* [Brief] Can the data below be set down again exactly, line for line?

* [Data segment]
* Start *
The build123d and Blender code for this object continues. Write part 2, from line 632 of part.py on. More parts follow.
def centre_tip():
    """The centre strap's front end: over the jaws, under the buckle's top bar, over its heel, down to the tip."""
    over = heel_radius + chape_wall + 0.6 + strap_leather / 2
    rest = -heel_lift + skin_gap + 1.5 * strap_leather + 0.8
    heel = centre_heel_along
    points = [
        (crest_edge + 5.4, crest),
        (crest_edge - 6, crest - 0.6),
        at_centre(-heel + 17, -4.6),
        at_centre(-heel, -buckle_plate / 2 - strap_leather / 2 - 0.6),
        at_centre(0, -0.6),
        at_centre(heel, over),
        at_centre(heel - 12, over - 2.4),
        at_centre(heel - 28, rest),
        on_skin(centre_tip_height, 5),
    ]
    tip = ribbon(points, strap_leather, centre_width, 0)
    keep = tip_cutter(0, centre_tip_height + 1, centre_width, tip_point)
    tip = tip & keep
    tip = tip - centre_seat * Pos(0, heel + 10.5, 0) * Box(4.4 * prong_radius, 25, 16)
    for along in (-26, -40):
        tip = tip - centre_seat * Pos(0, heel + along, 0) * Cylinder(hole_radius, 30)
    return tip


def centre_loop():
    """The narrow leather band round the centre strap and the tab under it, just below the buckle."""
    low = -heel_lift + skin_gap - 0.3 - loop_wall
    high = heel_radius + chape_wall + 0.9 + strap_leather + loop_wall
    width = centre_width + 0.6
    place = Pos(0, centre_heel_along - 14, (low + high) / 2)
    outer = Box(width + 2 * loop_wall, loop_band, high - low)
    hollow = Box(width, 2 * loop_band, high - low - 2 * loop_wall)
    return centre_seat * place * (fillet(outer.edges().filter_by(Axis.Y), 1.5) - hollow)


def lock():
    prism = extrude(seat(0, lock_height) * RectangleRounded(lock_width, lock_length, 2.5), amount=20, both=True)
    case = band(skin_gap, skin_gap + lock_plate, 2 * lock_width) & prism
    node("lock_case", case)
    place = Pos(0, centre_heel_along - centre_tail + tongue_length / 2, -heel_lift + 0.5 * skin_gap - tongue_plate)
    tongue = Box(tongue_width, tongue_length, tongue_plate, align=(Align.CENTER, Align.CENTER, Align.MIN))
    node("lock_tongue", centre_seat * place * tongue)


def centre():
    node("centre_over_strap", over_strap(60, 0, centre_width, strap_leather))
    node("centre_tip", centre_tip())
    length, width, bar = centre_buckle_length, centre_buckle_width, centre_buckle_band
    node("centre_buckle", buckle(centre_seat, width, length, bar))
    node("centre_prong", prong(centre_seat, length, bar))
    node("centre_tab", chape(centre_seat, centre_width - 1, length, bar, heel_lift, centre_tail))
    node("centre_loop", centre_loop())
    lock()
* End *
* [Response to this exercise]
The build123d and Blender code for this object continues. Write part 2, from line 632 of part.py on. More parts follow.
def centre_tip():
    """The centre strap's front end: over the jaws, under the buckle's top bar, over its heel, down to the tip."""
    over = heel_radius + chape_wall + 0.6 + strap_leather / 2
    rest = -heel_lift + skin_gap + 1.5 * strap_leather + 0.8
    heel = centre_heel_along
    points = [
        (crest_edge + 5.4, crest),
        (crest_edge - 6, crest - 0.6),
        at_centre(-heel + 17, -4.6),
        at_centre(-heel, -buckle_plate / 2 - strap_leather / 2 - 0.6),
        at_centre(0, -0.6),
        at_centre(heel, over),
        at_centre(heel - 12, over - 2.4),
        at_centre(heel - 28, rest),
        on_skin(centre_tip_height, 5),
    ]
    tip = ribbon(points, strap_leather, centre_width, 0)
    keep = tip_cutter(0, centre_tip_height + 1, centre_width, tip_point)
    tip = tip & keep
    tip = tip - centre_seat * Pos(0, heel + 10.5, 0) * Box(4.4 * prong_radius, 25, 16)
    for along in (-26, -40):
        tip = tip - centre_seat * Pos(0, heel + along, 0) * Cylinder(hole_radius, 30)
    return tip


def centre_loop():
    """The narrow leather band round the centre strap and the tab under it, just below the buckle."""
    low = -heel_lift + skin_gap - 0.3 - loop_wall
    high = heel_radius + chape_wall + 0.9 + strap_leather + loop_wall
    width = centre_width + 0.6
    place = Pos(0, centre_heel_along - 14, (low + high) / 2)
    outer = Box(width + 2 * loop_wall, loop_band, high - low)
    hollow = Box(width, 2 * loop_band, high - low - 2 * loop_wall)
    return centre_seat * place * (fillet(outer.edges().filter_by(Axis.Y), 1.5) - hollow)


def lock():
    prism = extrude(seat(0, lock_height) * RectangleRounded(lock_width, lock_length, 2.5), amount=20, both=True)
    case = band(skin_gap, skin_gap + lock_plate, 2 * lock_width) & prism
    node("lock_case", case)
    place = Pos(0, centre_heel_along - centre_tail + tongue_length / 2, -heel_lift + 0.5 * skin_gap - tongue_plate)
    tongue = Box(tongue_width, tongue_length, tongue_plate, align=(Align.CENTER, Align.CENTER, Align.MIN))
    node("lock_tongue", centre_seat * place * tongue)


def centre():
    node("centre_over_strap", over_strap(60, 0, centre_width, strap_leather))
    node("centre_tip", centre_tip())
    length, width, bar = centre_buckle_length, centre_buckle_width, centre_buckle_band
    node("centre_buckle", buckle(centre_seat, width, length, bar))
    node("centre_prong", prong(centre_seat, length, bar))
    node("centre_tab", chape(centre_seat, centre_width - 1, length, bar, heel_lift, centre_tail))
    node("centre_loop", centre_loop())
    lock()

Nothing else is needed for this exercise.